Pick your pup based on what you see in the parents and grandparents....they will be the best indication of what to expect from a litter. Which pick you have is pretty much irrelevant. I've seen just about every method there is for picking pups you can imagine. You wouldn't believe some of the things people do when they come to "evaluate" one of my litters. I think it's comical, but I guess they feel like they're doing something to ensure they get the right pup. Find a reputable breeder, learn all you can about the parents and grandparents, and when you are comfortable with what your find grab a pup and start working with it.


----------



## gonehuntin' (Jul 27, 2006)

I agree with bagman. There is a science in picking a pup and I'll flat guarantee you, if I can pick a pup at the 8th week, it'll be the best pup in the litter.


----------



## stonebroke (Dec 16, 2004)

gonehuntin' said:


> I agree with bagman. There is a science in picking a pup and I'll flat guarantee you, if I can pick a pup at the 8th week, it'll be the best pup in the litter.


That would be an extremely difficult theory to prove. What a person does with a pup after they bring it home is absolutely crucial. You could pick a pup that you believe is the best based on whatever method you believe in, but what if you are an exceptional trainer/handler? How would you know that it was the pup you picked or the methods you used to train and develop the pup? If a person really understands dogs, is an experienced trainer, etc. they will more than likely end up with a better dog when it is all said and done than a person who is inexperienced and starts out with a pup that is equal to the pup the experienced person trained.


----------



## gonehuntin' (Jul 27, 2006)

stonebroke said:


> That would be an extremely difficult theory to prove. What a person does with a pup after they bring it home is absolutely crucial. You could pick a pup that you believe is the best based on whatever method you believe in, but what if you are an exceptional trainer/handler?


Most of the people I picked pups for were field trialers, so, most were good trainers. However. Only God can make a great dog, a trainer just enhances and makes apparent it's abilities.
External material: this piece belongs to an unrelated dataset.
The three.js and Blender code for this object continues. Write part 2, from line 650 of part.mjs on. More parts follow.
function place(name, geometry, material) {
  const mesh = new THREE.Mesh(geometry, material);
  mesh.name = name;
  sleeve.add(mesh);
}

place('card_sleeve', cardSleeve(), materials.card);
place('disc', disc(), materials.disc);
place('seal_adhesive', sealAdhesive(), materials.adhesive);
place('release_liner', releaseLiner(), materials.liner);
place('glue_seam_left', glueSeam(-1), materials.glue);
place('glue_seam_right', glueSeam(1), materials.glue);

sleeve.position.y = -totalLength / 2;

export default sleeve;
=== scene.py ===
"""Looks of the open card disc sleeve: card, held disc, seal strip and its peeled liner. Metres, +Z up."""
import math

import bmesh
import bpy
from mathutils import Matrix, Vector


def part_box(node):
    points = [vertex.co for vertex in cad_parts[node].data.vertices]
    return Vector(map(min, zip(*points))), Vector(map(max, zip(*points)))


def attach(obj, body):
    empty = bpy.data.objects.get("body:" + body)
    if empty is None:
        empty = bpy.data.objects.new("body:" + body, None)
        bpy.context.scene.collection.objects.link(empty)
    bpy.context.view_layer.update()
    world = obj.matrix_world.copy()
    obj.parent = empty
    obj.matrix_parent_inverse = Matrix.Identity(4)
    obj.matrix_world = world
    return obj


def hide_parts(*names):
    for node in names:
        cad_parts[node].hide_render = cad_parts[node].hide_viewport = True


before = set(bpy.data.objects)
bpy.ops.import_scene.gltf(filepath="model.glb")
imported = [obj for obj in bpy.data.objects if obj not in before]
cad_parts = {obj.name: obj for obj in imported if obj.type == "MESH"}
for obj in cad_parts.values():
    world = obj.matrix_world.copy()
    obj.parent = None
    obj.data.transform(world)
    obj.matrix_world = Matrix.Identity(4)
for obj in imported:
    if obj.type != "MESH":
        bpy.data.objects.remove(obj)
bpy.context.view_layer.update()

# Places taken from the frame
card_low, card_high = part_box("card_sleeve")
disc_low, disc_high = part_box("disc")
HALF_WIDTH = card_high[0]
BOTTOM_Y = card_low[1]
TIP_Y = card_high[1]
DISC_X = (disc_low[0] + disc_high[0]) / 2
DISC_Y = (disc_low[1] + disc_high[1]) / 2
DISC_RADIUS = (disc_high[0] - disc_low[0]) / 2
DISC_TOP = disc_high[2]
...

> How would you know that it was the pup you picked or the methods you used to train and develop the pup? If a person really understands dogs, is an experienced trainer, etc. they will more than likely end up with a better dog when it is all said and done than a person who is inexperienced and starts out with a pup that is equal to the pup the experienced person trained.


Again, there are certain attributes a dog is born with, and certain one's they develop. They are born with the ability to remember multiple marks, to be tractable, to enjoy people, to love water, to have drive and fire. These things no man can give to a dog. You are correct in the next part, an experienced person will nearly always end up with a better dog than an inexperienced guy.


----------



## Bobm (Aug 26, 2003)

Just pick the one you like and go with it, all of us have opinions and you know the saying about opinions. If the bloodine is right the dogs future is mostly up to you.
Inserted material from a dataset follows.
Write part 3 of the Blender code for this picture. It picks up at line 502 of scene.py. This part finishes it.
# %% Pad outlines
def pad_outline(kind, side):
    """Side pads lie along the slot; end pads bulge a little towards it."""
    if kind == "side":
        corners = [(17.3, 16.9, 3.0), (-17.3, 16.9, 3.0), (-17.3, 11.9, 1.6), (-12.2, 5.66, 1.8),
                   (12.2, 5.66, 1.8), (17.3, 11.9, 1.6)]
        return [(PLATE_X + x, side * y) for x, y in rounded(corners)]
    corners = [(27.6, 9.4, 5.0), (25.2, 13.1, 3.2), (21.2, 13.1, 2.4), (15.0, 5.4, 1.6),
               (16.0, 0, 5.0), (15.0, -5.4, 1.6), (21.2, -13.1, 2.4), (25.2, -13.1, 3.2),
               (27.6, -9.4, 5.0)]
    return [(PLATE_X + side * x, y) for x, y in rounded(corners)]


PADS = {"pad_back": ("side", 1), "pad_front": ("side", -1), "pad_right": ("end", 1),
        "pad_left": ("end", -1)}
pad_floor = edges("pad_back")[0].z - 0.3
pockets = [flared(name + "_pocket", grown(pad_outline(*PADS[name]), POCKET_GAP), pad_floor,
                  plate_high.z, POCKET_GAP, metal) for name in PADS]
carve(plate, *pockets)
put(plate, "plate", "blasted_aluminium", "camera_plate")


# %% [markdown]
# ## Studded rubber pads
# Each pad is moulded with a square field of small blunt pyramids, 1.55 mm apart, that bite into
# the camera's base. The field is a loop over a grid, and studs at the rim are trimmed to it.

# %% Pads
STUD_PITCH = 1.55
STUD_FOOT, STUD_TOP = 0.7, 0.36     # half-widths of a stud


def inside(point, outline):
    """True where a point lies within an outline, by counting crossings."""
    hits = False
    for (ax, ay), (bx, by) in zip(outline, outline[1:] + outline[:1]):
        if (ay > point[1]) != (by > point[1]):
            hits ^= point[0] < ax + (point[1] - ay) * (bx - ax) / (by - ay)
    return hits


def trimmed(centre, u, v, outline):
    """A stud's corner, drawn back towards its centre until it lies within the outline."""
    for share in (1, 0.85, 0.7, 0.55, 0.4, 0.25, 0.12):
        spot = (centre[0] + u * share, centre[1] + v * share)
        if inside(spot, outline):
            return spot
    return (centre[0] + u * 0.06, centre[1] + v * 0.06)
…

SIze matters but not in pups :wink:


----------



## stonebroke (Dec 16, 2004)

The thing most people seem to either forget or ignore is that the breeder has seen a litter since the day they were born. I spend countless hours with my pups before they go to their new homes. If anyone knows which pups are the most precocious, it should be the breeder. Yet, I have people come almost every time I have a litter who think they can determine which is the "Best" (no such think as far as I'm concerned) pup in the litter by spending an hour or so running the pups through whatever test they had most recently read about. They have no idea which pup might have just woke up from a nap, which pup is ready for a nap, etc. The other thing is that pups develop differently. The pup that might be the boldest, most outgoing pup at 8 or 10 weeks of age may not be when the pups are a year old.

There are just too many variables involved to determine which pup is the best pup in a litter at a young age.


----------